Task objective → A precise retyping is required of every line from the one containing "attach(piece, body)" down to the one containing "flag.data.materials.append(flag_black)", both included, and of no other line.

Stored dataset items:
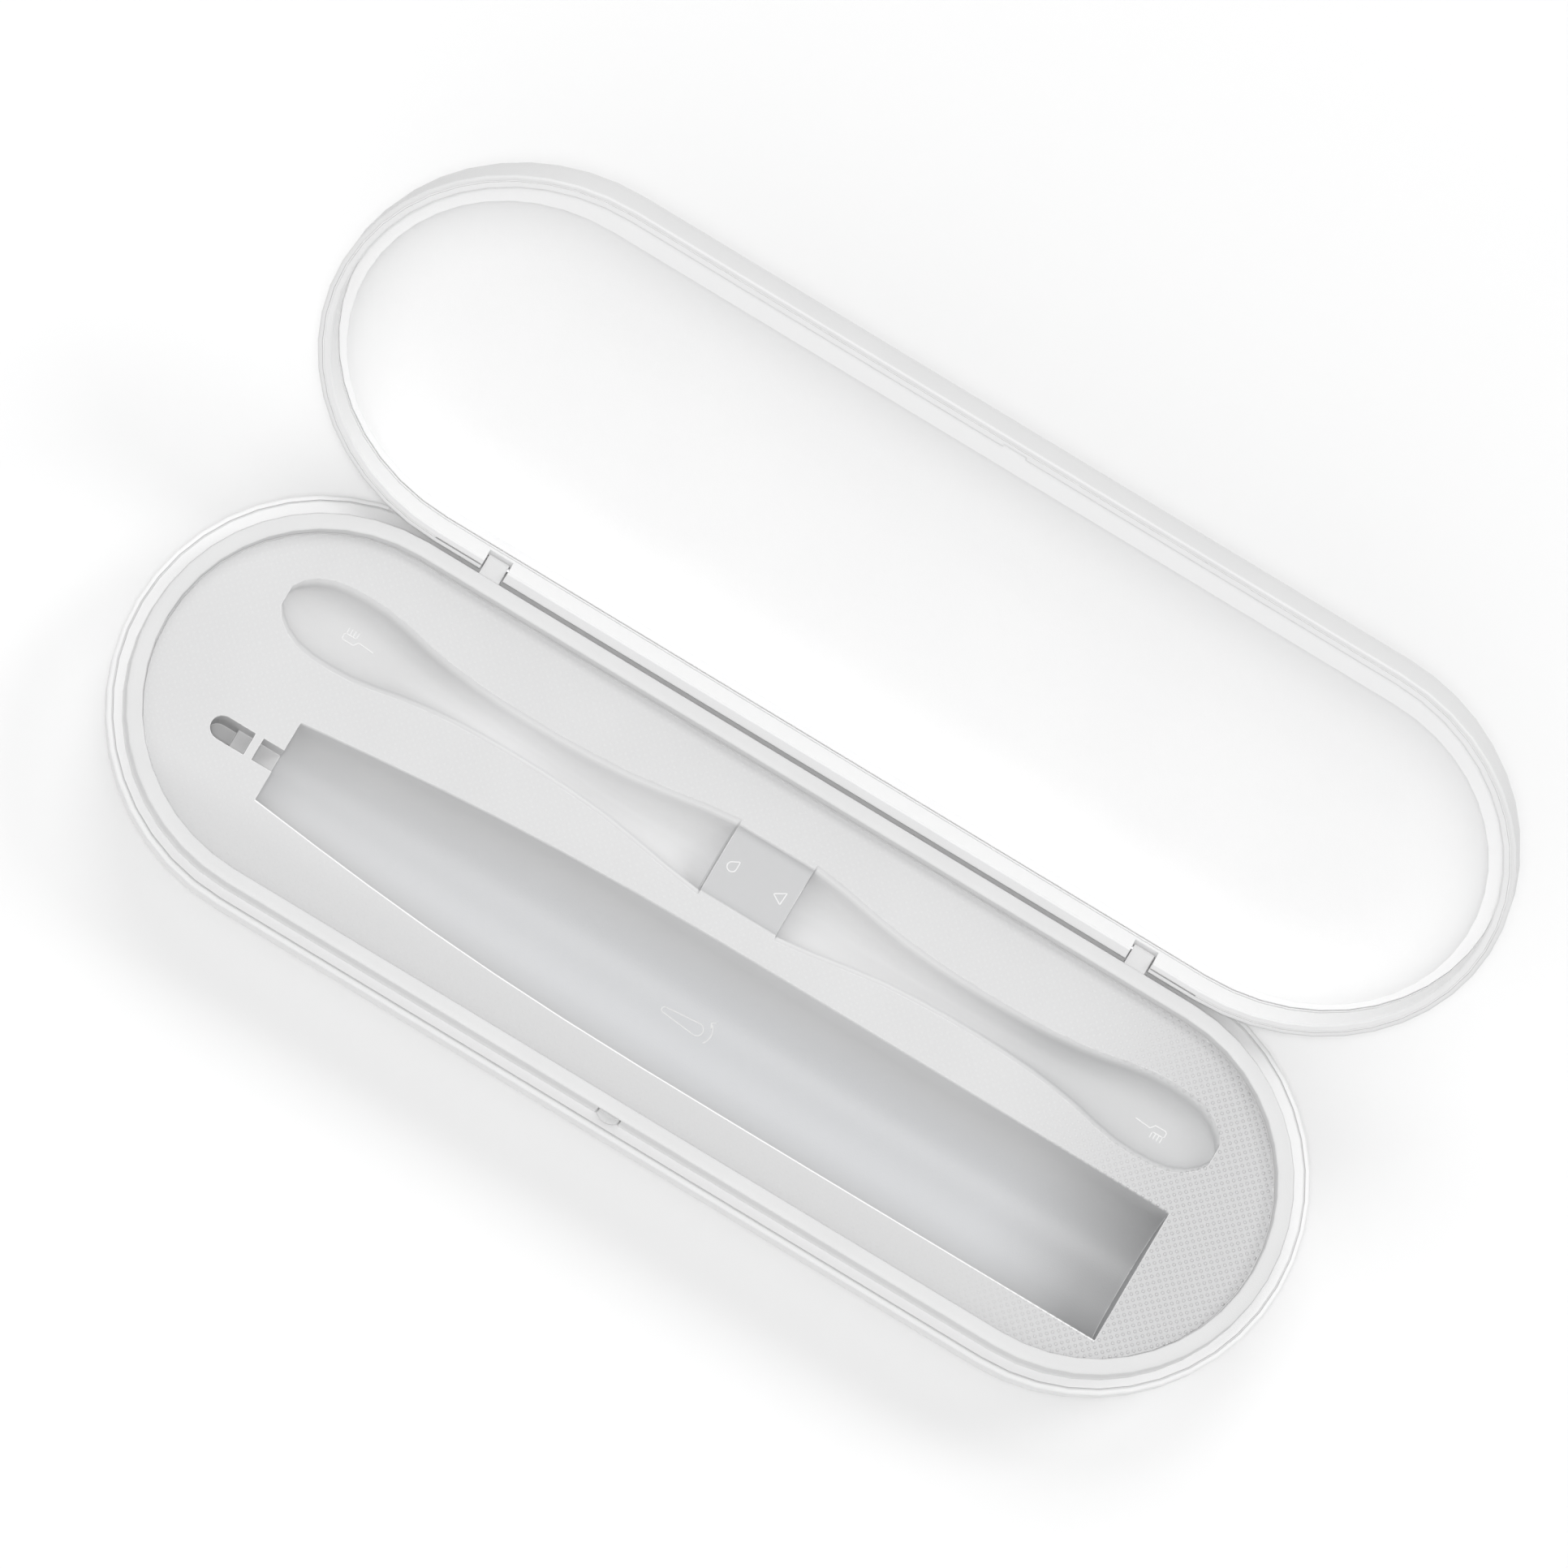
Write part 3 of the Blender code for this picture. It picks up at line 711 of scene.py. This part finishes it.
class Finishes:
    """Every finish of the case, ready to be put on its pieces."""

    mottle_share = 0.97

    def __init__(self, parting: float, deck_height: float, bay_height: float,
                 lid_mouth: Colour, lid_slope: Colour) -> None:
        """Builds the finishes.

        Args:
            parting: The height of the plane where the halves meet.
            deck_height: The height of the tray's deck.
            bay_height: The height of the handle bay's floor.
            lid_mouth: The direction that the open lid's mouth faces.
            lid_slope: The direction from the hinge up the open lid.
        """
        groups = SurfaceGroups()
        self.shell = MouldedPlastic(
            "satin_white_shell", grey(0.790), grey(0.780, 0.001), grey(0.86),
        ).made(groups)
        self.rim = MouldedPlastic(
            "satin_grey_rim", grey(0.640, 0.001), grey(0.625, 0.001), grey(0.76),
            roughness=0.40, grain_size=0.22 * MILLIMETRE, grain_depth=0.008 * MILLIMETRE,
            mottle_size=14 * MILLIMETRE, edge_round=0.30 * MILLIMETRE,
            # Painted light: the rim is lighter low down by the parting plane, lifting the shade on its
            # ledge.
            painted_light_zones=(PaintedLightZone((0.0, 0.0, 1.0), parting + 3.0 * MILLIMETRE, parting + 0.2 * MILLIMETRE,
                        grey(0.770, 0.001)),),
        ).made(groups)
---
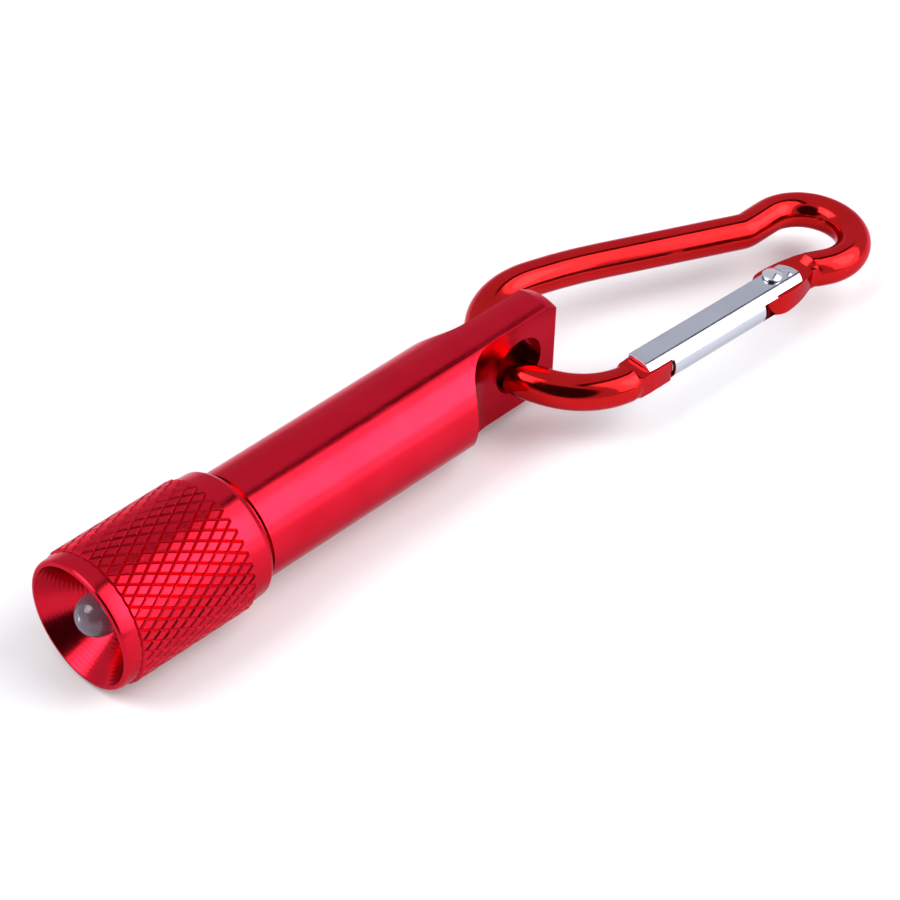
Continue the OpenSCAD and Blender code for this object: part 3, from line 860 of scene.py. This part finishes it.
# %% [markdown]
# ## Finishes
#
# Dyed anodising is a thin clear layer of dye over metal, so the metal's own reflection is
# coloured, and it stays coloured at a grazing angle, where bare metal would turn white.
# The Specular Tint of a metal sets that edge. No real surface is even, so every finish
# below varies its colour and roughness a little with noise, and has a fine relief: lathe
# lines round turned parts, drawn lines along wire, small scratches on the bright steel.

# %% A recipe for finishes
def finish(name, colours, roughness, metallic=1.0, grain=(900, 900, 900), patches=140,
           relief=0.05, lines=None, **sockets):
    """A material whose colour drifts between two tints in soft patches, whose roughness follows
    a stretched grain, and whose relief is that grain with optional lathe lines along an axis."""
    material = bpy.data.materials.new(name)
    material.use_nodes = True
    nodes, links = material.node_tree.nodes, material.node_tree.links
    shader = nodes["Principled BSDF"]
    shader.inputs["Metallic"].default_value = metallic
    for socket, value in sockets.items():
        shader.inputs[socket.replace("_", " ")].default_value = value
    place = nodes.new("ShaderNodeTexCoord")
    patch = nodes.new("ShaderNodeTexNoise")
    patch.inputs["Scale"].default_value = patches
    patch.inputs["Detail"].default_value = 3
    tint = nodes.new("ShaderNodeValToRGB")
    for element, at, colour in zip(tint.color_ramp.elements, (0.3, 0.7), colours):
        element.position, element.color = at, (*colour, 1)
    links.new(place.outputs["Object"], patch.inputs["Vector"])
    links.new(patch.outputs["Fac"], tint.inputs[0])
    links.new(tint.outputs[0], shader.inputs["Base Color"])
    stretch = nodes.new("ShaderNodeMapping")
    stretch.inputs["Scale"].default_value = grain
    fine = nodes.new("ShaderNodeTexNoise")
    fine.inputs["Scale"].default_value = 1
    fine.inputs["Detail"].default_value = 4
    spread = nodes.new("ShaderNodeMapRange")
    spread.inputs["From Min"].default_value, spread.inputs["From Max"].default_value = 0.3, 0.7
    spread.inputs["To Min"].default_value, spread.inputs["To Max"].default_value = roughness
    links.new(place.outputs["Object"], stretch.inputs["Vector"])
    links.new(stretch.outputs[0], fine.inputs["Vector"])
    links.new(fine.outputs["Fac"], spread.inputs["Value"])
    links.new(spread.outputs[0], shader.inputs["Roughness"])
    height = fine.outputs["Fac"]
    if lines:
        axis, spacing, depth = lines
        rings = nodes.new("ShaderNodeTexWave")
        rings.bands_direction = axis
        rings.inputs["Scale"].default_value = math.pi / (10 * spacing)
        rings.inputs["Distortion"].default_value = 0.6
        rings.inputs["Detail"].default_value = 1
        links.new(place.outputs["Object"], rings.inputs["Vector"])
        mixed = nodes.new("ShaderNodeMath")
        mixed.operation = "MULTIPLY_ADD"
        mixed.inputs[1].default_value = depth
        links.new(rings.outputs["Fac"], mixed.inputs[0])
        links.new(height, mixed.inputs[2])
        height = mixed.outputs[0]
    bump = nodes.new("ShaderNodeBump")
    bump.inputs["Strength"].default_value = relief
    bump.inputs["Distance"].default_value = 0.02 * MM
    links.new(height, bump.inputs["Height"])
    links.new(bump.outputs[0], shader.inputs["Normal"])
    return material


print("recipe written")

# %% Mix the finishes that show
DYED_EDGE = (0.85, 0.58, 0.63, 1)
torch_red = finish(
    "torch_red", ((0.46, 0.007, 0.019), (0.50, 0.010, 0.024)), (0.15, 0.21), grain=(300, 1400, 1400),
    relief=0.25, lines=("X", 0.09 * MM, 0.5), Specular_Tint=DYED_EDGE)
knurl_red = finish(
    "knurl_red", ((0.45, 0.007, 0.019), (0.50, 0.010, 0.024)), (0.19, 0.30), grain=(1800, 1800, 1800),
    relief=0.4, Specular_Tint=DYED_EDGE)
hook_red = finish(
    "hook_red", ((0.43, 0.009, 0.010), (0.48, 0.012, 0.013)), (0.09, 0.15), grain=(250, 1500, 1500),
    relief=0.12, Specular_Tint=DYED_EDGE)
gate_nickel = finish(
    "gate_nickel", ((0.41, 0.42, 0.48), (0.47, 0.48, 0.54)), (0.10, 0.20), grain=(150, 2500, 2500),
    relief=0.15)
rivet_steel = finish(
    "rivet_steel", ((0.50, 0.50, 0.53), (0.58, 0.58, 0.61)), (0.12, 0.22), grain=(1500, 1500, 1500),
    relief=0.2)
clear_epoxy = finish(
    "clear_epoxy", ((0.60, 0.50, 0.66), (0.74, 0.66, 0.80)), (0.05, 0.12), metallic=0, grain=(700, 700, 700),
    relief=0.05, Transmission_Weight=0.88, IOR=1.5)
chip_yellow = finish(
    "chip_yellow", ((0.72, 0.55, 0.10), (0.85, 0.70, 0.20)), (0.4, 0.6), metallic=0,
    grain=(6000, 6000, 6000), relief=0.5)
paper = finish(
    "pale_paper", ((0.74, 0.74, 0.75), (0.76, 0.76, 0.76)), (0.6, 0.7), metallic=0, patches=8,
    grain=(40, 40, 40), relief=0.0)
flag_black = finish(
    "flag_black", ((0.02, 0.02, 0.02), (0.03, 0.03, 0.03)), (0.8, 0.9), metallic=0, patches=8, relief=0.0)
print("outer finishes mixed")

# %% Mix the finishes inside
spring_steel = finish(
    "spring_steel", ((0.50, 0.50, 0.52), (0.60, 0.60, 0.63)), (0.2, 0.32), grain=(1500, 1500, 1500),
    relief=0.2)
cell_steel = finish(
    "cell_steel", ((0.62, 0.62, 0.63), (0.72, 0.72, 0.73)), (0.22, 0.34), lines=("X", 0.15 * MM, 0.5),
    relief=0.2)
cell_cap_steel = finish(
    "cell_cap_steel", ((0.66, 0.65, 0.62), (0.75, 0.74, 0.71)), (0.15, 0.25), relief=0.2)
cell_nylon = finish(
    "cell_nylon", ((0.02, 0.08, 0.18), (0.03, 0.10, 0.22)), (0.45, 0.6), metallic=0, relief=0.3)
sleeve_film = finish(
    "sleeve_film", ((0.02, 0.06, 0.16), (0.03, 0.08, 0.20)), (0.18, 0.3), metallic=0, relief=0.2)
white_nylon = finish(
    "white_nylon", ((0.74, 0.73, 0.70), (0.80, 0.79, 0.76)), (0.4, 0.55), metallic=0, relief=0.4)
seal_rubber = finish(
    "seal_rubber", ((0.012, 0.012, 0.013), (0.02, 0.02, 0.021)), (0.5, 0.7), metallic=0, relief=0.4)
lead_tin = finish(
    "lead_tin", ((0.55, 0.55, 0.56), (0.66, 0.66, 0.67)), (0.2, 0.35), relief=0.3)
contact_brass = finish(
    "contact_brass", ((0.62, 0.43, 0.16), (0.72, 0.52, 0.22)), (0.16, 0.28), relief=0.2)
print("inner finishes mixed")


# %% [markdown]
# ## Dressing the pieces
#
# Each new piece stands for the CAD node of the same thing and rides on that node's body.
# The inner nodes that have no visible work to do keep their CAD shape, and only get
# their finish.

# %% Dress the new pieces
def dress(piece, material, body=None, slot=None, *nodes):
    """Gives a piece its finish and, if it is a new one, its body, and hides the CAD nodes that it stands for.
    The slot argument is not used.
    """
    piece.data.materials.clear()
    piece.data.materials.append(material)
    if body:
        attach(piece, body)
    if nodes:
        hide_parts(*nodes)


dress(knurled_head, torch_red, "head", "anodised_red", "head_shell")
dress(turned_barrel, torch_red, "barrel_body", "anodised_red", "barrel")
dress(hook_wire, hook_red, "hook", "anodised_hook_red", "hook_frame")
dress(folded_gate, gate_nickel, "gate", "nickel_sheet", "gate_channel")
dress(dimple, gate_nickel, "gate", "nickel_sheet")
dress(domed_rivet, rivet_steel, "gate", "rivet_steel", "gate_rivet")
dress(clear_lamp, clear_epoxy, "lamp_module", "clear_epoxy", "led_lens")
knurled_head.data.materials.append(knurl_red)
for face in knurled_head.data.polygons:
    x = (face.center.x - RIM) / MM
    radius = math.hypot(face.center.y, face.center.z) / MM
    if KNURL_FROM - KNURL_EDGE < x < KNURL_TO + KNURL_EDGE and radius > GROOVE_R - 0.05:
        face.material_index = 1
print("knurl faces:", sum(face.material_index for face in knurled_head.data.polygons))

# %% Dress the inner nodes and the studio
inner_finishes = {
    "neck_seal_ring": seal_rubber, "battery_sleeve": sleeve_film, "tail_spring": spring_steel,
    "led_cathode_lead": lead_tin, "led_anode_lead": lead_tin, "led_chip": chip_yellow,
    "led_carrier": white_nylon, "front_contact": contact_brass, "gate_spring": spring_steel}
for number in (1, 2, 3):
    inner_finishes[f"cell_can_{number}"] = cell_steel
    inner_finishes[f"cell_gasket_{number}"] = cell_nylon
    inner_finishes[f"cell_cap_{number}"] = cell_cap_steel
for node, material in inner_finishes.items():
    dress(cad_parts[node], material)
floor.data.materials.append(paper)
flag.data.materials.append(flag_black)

Task result →
        attach(piece, body)
    if nodes:
        hide_parts(*nodes)


dress(knurled_head, torch_red, "head", "anodised_red", "head_shell")
dress(turned_barrel, torch_red, "barrel_body", "anodised_red", "barrel")
dress(hook_wire, hook_red, "hook", "anodised_hook_red", "hook_frame")
dress(folded_gate, gate_nickel, "gate", "nickel_sheet", "gate_channel")
dress(dimple, gate_nickel, "gate", "nickel_sheet")
dress(domed_rivet, rivet_steel, "gate", "rivet_steel", "gate_rivet")
dress(clear_lamp, clear_epoxy, "lamp_module", "clear_epoxy", "led_lens")
knurled_head.data.materials.append(knurl_red)
for face in knurled_head.data.polygons:
    x = (face.center.x - RIM) / MM
    radius = math.hypot(face.center.y, face.center.z) / MM
    if KNURL_FROM - KNURL_EDGE < x < KNURL_TO + KNURL_EDGE and radius > GROOVE_R - 0.05:
        face.material_index = 1
print("knurl faces:", sum(face.material_index for face in knurled_head.data.polygons))

# %% Dress the inner nodes and the studio
inner_finishes = {
    "neck_seal_ring": seal_rubber, "battery_sleeve": sleeve_film, "tail_spring": spring_steel,
    "led_cathode_lead": lead_tin, "led_anode_lead": lead_tin, "led_chip": chip_yellow,
    "led_carrier": white_nylon, "front_contact": contact_brass, "gate_spring": spring_steel}
for number in (1, 2, 3):
    inner_finishes[f"cell_can_{number}"] = cell_steel
    inner_finishes[f"cell_gasket_{number}"] = cell_nylon
    inner_finishes[f"cell_cap_{number}"] = cell_cap_steel
for node, material in inner_finishes.items():
    dress(cad_parts[node], material)
floor.data.materials.append(paper)
flag.data.materials.append(flag_black)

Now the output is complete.